EXERCISE INSTRUCTIONS:
Show all lines of the listing that hold the word "part".
──────── DATASET EXCERPT
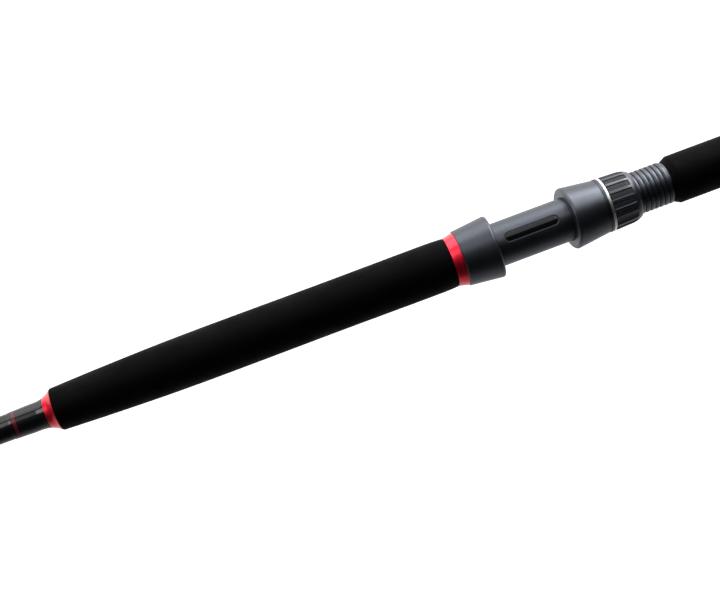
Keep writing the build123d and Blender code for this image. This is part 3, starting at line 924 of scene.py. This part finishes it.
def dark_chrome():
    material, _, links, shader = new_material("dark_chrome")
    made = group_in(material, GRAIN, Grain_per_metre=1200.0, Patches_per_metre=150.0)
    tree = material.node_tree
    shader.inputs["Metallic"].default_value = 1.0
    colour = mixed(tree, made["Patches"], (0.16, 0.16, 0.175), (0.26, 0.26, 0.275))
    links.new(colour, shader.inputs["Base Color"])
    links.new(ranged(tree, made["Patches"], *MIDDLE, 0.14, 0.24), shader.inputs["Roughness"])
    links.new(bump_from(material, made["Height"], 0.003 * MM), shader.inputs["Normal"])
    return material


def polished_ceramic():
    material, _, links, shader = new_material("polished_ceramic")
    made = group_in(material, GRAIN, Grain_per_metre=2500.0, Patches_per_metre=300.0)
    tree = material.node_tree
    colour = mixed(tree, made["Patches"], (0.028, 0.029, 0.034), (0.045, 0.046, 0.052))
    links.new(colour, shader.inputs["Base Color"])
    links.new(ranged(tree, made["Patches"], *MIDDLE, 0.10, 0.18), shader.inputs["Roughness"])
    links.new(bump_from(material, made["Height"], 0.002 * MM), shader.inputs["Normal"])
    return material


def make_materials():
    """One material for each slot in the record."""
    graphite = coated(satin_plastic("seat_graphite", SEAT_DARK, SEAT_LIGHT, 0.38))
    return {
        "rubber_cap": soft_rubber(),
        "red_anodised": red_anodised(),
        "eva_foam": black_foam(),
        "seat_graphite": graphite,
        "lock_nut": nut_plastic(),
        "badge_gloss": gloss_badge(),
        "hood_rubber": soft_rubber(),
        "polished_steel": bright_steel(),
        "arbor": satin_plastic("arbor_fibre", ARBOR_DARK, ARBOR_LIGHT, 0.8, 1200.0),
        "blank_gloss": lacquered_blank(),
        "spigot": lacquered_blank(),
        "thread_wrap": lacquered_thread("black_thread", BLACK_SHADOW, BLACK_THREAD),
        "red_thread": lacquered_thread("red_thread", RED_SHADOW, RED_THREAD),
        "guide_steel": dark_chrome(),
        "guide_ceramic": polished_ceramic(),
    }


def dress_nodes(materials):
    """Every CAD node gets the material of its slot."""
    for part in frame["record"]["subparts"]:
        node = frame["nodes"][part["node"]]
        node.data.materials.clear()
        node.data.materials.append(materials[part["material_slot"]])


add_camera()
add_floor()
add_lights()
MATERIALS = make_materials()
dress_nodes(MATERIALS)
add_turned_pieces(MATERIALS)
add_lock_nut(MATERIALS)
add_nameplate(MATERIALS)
────────────────
WRITTEN REPLY:
Keep writing the build123d and Blender code for this image. This is part 3, starting at line 924 of scene.py. This part finishes it.
    for part in frame["record"]["subparts"]:
        node = frame["nodes"][part["node"]]
        node.data.materials.append(materials[part["material_slot"]])